Copy every line, exactly and only, from the line containing "Write part 2" to the line containing "return hem, centre", both lines included.

▶ _Input records_:
┌──
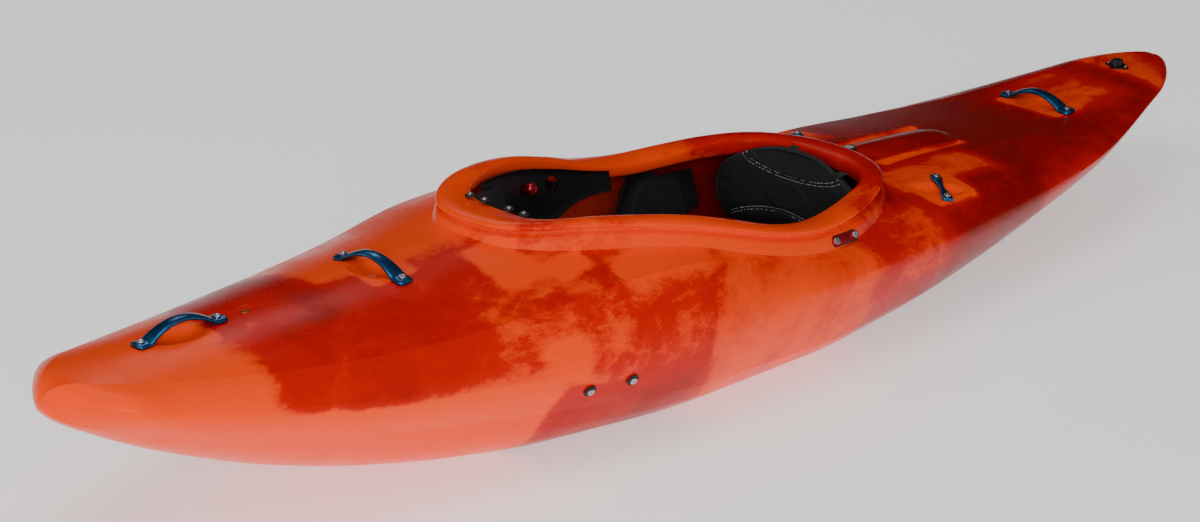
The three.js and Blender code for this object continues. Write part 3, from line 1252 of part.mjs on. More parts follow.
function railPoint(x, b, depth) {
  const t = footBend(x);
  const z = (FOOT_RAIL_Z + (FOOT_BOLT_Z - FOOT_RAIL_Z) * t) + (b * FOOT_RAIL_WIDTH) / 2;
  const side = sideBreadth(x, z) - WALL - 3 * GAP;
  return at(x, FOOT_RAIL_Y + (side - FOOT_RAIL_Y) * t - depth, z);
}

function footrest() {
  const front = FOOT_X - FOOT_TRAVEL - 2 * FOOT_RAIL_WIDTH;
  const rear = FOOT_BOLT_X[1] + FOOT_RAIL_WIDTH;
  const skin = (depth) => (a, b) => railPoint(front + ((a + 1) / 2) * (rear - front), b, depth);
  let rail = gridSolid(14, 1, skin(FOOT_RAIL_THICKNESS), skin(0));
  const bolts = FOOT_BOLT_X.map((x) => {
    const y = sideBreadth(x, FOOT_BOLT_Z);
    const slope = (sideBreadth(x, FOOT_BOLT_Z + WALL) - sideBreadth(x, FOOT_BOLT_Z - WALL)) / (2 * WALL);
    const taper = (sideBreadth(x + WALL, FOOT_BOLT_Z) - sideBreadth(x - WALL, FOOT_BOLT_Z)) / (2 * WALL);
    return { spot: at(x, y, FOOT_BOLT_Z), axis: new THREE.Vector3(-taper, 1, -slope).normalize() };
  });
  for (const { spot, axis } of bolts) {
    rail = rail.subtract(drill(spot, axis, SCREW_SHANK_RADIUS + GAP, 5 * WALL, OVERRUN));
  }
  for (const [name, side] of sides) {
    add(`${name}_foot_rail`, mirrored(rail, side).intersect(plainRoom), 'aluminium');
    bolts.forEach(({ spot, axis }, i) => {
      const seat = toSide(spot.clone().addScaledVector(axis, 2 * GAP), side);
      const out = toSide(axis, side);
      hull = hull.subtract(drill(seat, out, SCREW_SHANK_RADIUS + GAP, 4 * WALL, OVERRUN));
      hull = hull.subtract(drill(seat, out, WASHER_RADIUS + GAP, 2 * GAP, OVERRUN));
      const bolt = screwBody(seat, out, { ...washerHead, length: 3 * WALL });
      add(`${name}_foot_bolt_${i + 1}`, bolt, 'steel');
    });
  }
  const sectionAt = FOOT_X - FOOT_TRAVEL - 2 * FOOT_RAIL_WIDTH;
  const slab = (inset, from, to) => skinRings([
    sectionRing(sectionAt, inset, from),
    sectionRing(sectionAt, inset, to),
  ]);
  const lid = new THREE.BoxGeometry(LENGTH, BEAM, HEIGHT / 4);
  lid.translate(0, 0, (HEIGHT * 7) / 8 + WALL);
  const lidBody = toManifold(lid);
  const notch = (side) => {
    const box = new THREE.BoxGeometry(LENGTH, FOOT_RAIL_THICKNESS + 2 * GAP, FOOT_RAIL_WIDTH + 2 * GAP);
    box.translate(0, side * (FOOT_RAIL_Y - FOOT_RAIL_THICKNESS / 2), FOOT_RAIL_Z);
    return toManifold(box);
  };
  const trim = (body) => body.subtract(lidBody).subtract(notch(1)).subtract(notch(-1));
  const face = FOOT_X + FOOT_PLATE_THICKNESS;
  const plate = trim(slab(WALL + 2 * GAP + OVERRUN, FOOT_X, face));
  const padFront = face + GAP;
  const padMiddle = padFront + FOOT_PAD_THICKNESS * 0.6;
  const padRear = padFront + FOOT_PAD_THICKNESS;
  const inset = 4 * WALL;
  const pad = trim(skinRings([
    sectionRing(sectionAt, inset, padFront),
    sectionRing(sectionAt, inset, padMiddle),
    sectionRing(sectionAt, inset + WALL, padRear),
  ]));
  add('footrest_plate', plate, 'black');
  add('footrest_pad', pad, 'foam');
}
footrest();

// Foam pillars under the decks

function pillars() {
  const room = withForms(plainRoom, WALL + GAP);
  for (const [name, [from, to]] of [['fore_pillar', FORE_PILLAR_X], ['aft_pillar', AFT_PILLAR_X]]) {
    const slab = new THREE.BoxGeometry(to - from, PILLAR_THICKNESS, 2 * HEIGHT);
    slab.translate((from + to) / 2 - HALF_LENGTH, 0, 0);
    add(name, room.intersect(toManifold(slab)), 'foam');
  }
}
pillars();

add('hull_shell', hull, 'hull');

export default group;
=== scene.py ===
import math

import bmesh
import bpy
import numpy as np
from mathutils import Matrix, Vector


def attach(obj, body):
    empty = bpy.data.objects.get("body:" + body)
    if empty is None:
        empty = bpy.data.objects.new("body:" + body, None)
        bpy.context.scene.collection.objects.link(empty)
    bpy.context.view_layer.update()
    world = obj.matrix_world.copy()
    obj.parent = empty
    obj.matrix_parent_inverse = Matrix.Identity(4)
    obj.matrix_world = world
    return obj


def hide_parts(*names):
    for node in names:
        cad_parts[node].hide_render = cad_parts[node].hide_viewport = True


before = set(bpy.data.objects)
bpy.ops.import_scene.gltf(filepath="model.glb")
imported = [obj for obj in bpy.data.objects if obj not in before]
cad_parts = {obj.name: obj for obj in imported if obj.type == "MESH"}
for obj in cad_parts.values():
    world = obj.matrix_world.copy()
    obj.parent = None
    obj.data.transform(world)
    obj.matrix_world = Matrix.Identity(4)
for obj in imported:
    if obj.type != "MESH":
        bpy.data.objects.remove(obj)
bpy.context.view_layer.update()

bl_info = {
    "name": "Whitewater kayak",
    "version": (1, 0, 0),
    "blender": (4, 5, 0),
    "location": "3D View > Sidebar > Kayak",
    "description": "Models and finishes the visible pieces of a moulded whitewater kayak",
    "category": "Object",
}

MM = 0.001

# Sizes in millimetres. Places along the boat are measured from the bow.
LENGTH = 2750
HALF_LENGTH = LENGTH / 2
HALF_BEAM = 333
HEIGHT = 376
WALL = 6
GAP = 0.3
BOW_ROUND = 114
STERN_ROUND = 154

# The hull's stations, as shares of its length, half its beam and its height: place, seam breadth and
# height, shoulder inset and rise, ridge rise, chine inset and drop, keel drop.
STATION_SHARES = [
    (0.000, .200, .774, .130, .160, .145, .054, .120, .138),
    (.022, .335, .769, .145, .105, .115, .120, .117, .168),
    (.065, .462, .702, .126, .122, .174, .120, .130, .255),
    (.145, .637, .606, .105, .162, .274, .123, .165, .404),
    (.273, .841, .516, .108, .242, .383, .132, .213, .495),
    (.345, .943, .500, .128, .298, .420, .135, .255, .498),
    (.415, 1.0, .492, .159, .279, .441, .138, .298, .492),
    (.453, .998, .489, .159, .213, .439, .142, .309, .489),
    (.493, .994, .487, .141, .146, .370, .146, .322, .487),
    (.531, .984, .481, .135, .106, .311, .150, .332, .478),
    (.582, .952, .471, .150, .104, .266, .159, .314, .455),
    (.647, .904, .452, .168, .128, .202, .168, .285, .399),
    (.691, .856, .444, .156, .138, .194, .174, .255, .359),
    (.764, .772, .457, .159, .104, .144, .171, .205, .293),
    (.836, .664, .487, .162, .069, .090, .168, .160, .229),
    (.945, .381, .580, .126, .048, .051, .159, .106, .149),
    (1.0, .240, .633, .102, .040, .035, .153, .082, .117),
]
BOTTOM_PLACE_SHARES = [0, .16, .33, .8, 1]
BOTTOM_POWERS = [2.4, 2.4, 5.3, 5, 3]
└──
┌──
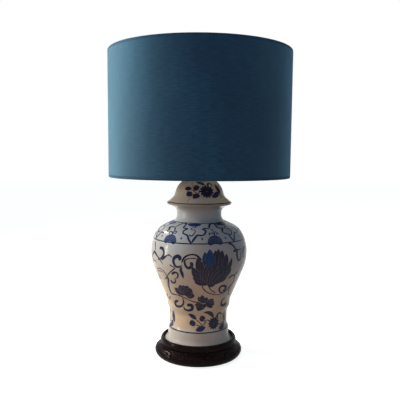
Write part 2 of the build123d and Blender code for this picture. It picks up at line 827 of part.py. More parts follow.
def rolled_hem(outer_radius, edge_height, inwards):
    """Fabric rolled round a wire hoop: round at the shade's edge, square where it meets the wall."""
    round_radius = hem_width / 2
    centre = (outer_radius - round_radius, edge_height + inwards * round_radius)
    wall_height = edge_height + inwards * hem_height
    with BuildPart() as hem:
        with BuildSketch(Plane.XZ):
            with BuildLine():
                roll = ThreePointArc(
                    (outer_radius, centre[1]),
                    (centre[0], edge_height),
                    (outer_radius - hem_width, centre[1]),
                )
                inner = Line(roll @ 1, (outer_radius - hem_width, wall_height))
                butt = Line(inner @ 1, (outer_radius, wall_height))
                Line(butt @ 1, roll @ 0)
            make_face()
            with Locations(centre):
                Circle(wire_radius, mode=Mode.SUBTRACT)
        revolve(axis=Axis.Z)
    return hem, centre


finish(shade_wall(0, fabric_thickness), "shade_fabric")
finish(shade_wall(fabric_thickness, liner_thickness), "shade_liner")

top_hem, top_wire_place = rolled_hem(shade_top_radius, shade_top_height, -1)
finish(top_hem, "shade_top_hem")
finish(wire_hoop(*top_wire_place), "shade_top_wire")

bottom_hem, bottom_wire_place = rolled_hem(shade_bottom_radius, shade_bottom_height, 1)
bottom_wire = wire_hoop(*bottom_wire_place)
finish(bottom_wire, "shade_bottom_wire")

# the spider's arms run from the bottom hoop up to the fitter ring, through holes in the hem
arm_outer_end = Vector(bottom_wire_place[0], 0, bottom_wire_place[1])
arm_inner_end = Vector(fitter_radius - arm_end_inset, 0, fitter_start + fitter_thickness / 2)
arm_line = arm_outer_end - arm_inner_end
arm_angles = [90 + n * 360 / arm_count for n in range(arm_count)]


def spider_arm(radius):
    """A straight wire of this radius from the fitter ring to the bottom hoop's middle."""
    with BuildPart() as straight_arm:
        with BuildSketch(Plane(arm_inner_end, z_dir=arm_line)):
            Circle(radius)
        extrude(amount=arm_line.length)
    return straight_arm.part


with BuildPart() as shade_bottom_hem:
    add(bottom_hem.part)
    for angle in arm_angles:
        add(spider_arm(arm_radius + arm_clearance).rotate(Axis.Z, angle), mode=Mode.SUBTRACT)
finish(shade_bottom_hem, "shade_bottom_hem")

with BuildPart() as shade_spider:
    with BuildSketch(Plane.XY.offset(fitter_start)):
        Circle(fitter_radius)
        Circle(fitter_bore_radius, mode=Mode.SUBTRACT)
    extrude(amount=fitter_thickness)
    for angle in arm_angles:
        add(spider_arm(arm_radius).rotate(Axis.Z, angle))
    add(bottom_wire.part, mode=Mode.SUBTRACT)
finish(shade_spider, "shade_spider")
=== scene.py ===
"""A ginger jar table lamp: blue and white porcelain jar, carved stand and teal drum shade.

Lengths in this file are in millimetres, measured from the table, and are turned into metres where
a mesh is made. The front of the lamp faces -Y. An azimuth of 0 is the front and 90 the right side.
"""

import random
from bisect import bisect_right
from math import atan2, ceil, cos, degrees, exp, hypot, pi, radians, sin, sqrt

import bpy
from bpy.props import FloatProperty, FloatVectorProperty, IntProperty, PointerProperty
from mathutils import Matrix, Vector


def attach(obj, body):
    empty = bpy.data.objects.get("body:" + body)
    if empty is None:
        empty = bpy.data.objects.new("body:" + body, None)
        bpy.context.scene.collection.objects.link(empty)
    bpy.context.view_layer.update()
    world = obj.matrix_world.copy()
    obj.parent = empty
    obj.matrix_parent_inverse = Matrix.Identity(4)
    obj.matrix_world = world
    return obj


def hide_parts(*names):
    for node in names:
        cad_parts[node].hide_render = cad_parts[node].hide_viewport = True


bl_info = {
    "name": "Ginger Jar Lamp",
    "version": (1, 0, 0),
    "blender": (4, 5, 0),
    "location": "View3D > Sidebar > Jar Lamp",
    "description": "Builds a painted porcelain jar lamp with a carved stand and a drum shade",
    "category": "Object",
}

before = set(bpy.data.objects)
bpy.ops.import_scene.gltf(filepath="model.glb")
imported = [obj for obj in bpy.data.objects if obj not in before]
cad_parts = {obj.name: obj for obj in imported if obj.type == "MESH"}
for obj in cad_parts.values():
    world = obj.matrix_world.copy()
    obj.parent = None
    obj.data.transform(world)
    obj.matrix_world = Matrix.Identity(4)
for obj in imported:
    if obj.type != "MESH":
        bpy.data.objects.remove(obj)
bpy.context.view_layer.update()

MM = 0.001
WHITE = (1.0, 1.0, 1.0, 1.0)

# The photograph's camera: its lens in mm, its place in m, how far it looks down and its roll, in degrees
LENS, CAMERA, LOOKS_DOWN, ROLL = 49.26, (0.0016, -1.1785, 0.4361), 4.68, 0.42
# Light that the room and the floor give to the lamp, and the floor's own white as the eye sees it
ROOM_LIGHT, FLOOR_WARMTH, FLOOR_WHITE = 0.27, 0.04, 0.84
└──
▶ _Exercise output_:
Write part 2 of the build123d and Blender code for this picture. It picks up at line 827 of part.py. More parts follow.
def rolled_hem(outer_radius, edge_height, inwards):
    """Fabric rolled round a wire hoop: round at the shade's edge, square where it meets the wall."""
    round_radius = hem_width / 2
    centre = (outer_radius - round_radius, edge_height + inwards * round_radius)
    wall_height = edge_height + inwards * hem_height
    with BuildPart() as hem:
        with BuildSketch(Plane.XZ):
            with BuildLine():
                roll = ThreePointArc(
                    (outer_radius, centre[1]),
                    (centre[0], edge_height),
                    (outer_radius - hem_width, centre[1]),
                )
                inner = Line(roll @ 1, (outer_radius - hem_width, wall_height))
                butt = Line(inner @ 1, (outer_radius, wall_height))
                Line(butt @ 1, roll @ 0)
            make_face()
            with Locations(centre):
                Circle(wire_radius, mode=Mode.SUBTRACT)
        revolve(axis=Axis.Z)
    return hem, centre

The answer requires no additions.